* **Collected data**
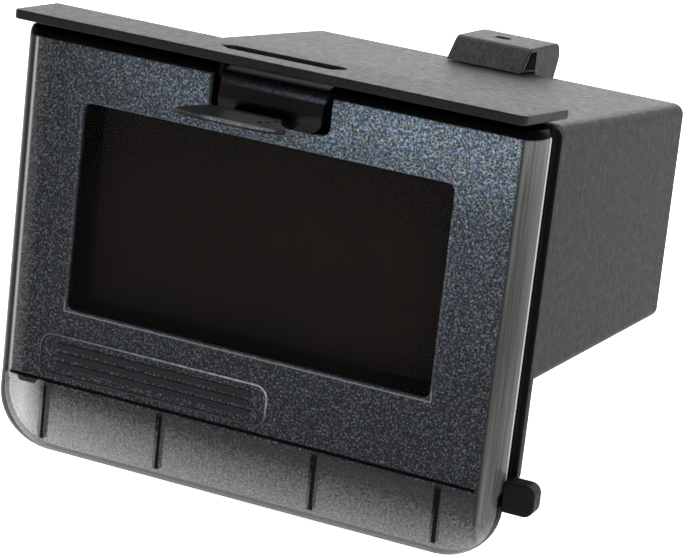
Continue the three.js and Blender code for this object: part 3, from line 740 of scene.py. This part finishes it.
# ---- Finishes ---------------------------------------------------------------------------------------------
def smoked_plastic():
    """The door: a smoke-tinted face with a fine sparkling grain, flared sides that are smooth, and a clearer
    skirt below the hinge rod. Light and shade are painted on it: the grain lighter towards the top right,
    highlights along edges, and dark lines, bands and shadows where the hood, the rod and the ribs shade it."""
    s = Shader("smoked_plastic")
    black = (0.001, 0.001, 0.0015)
    corner_x, corner_z, corner_radius = 0.0878, -0.0855, 0.025  # the skirt's round corners
    door_depth = 0.0133  # from the face to the tray's rear edge
    x, y, z = s.coordinates()
    across = s.math("ABSOLUTE", x)
    side = s.map(across, 0.1052, 0.1062, 0, 1)
    # Painted shade: the face black above this height, under the hood.
    top = s.map(z, 0.0660, 0.0668, 0, 1)
    below_rod = s.map(z, -0.0765, -0.0795, 0, 1)

    # The grain, with painted light: dark at the lower left and painted lighter towards the top right.
    grain = s.noise(1050, 3, 0.75)
    hue = s.multiplied(s.noise_colour(900), (1.8, 2.0, 2.15))
    height = s.map(z, -0.07, 0.07, 0, 1)
    rise = s.ramp(height, [(0, 0.0), (0.25, 0.02), (0.5, 0.12), (0.72, 0.22), (0.95, 0.85)])
    painted_light = s.math("MULTIPLY", s.map(x, -0.1, 0.06, 0.08, 1.0), rise)
    # A shaded and a lit tone of the grain, mixed by the painted light.
    dim = s.ramp(grain, [
        (0.43, (0.0002, 0.0002, 0.0004)), (0.53, (0.007, 0.007, 0.009)), (0.66, (0.07, 0.072, 0.08)),
    ])
    bright = s.ramp(grain, [
        (0.36, (0.012, 0.014, 0.016)), (0.50, (0.085, 0.100, 0.115)), (0.66, (0.34, 0.38, 0.43)),
    ])
    face = s.multiplied(s.mix(painted_light, dim, bright), hue)
    fade = s.map(z, -0.078, -0.105, 1.0, 0.25)
    # Painted light: a warmer, lighter band along the left edge of the face, strongest towards the bottom.
    painted_edge_light = s.math("MULTIPLY", s.map(x, -0.098, -0.1045, 0, 1), s.map(z, -0.08, 0.06, 0.9, 0.35))
    painted_edge_light_colour = s.ramp(grain, [(0.4, (0.03, 0.028, 0.024)), (0.6, (0.11, 0.10, 0.09))])
    face = s.mix(painted_edge_light, face, s.multiplied(painted_edge_light_colour, hue))
    # Painted highlight: a thin light line along the left edge of the face.
    left_rim_highlight = s.math("MULTIPLY", s.band(x, -0.1052, -0.1048, 0.0008), 0.7)
    face = s.mix(left_rim_highlight, face, (0.36, 0.37, 0.35))
    # Painted highlight: a thin light line round the window, strongest along its bottom edge.
    window_edge_highlight = s.frame_line(x, z, (-0.0822, 0.0818), (-0.0449, 0.0440), 0.0005)
    window_edge_highlight = s.math("MULTIPLY", window_edge_highlight, s.map(z, -0.0415, -0.0395, 1.0, 0.2))
    face = s.mix(window_edge_highlight, face, (0.10, 0.11, 0.12))

    # The flared sides, with painted light and shade: the left one painted black, and on the right a streaky
    # band painted lighter, with a painted dark line where it meets the face and a painted highlight on its
    # rear rim.
    streaks = s.noise(900, 3, 0.6, (1, 1, 0.02))
    # Painted light: the right side's band lighter at the bottom and at the top.
    brightness = s.ramp(s.map(z, -0.1, 0.07, 0, 1), [(0, 0.072), (0.5, 0.030), (0.85, 0.045), (1, 0.09)])
    streak_colour = s.ramp(streaks, [(0.35, (0.6, 0.6, 0.58)), (0.65, (1.4, 1.4, 1.34))])
    clear = s.multiplied(brightness, streak_colour)
    # Painted shade: a dark line where the face turns into the side.
    clear = s.mix(s.map(across, 0.1062, 0.1072, 1, 0), clear, (0.006, 0.006, 0.005))
    # Painted highlight: the rear rim of the right side.
    flank = s.mix(s.map(y, -0.0108, -0.0100, 0, 1), clear, (0.42, 0.42, 0.40))
    # Painted shade: the left side black.
    flank = s.mix(s.map(x, -0.001, 0.001, 0, 1), black, flank)
    skirt_side = s.math("MULTIPLY", s.map(x, -0.09, -0.1, 0, 1), below_rod)
    side = s.math("MULTIPLY", side, s.math("SUBTRACT", 1.0, skirt_side))

    # The skirt, which ends in a painted dark contour, and a painted shadow of the rod across the door.
    beside = s.math("MAXIMUM", s.math("SUBTRACT", across, corner_x), 0.0)
    below = s.math("MAXIMUM", s.math("SUBTRACT", corner_z, z), 0.0)
    reach = s.length(beside, below)
    painted_contour = s.math("MAXIMUM", s.map(reach, 0.0226, 0.0232, 0, 1), s.map(z, -0.1077, -0.1081, 0, 1))
    painted_contour = s.math("MULTIPLY", painted_contour, s.map(x, 0.09, 0.1, 1, 0))
    painted_contour = s.math("MULTIPLY", painted_contour, s.math("MULTIPLY", below_rod, s.map(y, -0.0118, -0.0113, 1, 0)))
    # Painted shadow: a dark line where the rod and its shadow lie behind the door.
    rod = s.math("MULTIPLY", s.band(z, -0.0770, -0.0758, 0.0004), s.map(across, 0.1045, 0.1055, 1, 0))
    # The painted contour continues round the lower right corner.
    corner = s.math("MULTIPLY", s.map(reach, 0.0240, 0.0244, 0, 1), s.map(x, 0.08, 0.085, 0, 1))
    painted_contour = s.math("MAXIMUM", painted_contour, s.math("MULTIPLY", corner, below_rod))
    dark = s.math("MAXIMUM", s.math("MAXIMUM", painted_contour, rod), top)
    # Painted shadows of the ribs behind the skirt.
    shadow = 0.0
    for rib in RIB_PLACES:
        shadow = s.math("MAXIMUM", shadow, s.band(x, rib * MM - 0.0008, rib * MM + 0.0018, 0.0003))
    above_rib_end = s.map(z, -0.1026, RIB_LOW * MM, 1, 0)
    shadow = s.math("MULTIPLY", s.math("MULTIPLY", shadow, below_rod), above_rib_end)
    dark = s.math("MAXIMUM", dark, s.math("MULTIPLY", shadow, 0.92))
    haze_colour = s.ramp(grain, [(0.35, (0.016, 0.016, 0.015)), (0.65, (0.078, 0.075, 0.069))])
    haze_and_shade = s.multiplied(haze_colour, hue)
    # Painted shade: the skirt darkened towards the rod.
    haze_and_shade = s.mix(s.map(z, -0.0790, -0.1000, 0.88, 0), haze_and_shade, (0.006, 0.006, 0.007))
    colour = s.mix(below_rod, face, haze_and_shade)
    colour = s.mix(side, colour, flank)
    s.drive("Base Color", s.mix(dark, colour, black))

    grained = s.math("MULTIPLY", s.math("SUBTRACT", 1.0, side), fade)
    s.drive("Roughness", s.map(grained, 0, 1, 0.22, 0.42))
    s.bump(s.math("MULTIPLY", grain, grained), 0.0004, 0.8)
    # The skirt's outer surface carries all of its tint, so that its inner one doesn't show.
    steep = s.math("POWER", s.math("DIVIDE", below, s.math("ADD", reach, 0.000001)), 4.5)
    start = s.math("SUBTRACT", 0.0179, s.math("MULTIPLY", steep, 0.0062))
    past_start = s.math("MAXIMUM", s.math("SUBTRACT", reach, start), 0.0)
    bend = s.math("DIVIDE", past_start, s.math("SUBTRACT", corner_radius, start))
    depth = s.math("DIVIDE", s.math("ADD", y, -DOOR_REAR * MM), door_depth)
    bulge = s.length(bend, depth)
    thin = s.map(s.math("ADD", z, s.math("MULTIPLY", x, 0.03)), -0.0825, -0.1070, 0.995, 0.81)
    thin = s.math("ADD", thin, s.map(x, -0.1, 0.1, 0.0, 0.02))
    thin = s.math("ADD", thin, s.map(x, -0.088, -0.098, 0, -0.24))
    thin = s.math("ADD", thin, s.map(grain, 0.35, 0.65, 0.03, -0.03))
    thin = s.math("MULTIPLY", thin, s.map(bulge, 0.86, 0.92, 0.05, 1))
    alpha = s.math("MAXIMUM", s.math("SUBTRACT", 0.95, below_rod), thin)
    s.drive("Alpha", s.math("MAXIMUM", alpha, s.math("MULTIPLY", dark, 0.97)))
    s.drive("Specular IOR Level", s.map(dark, 0.2, 1, 0.12, 0.01))
    return s.material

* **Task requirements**
Take every line containing the word "from" and copy it.

* **Full answer**
Continue the three.js and Blender code for this object: part 3, from line 740 of scene.py. This part finishes it.
    door_depth = 0.0133  # from the face to the tray's rear edge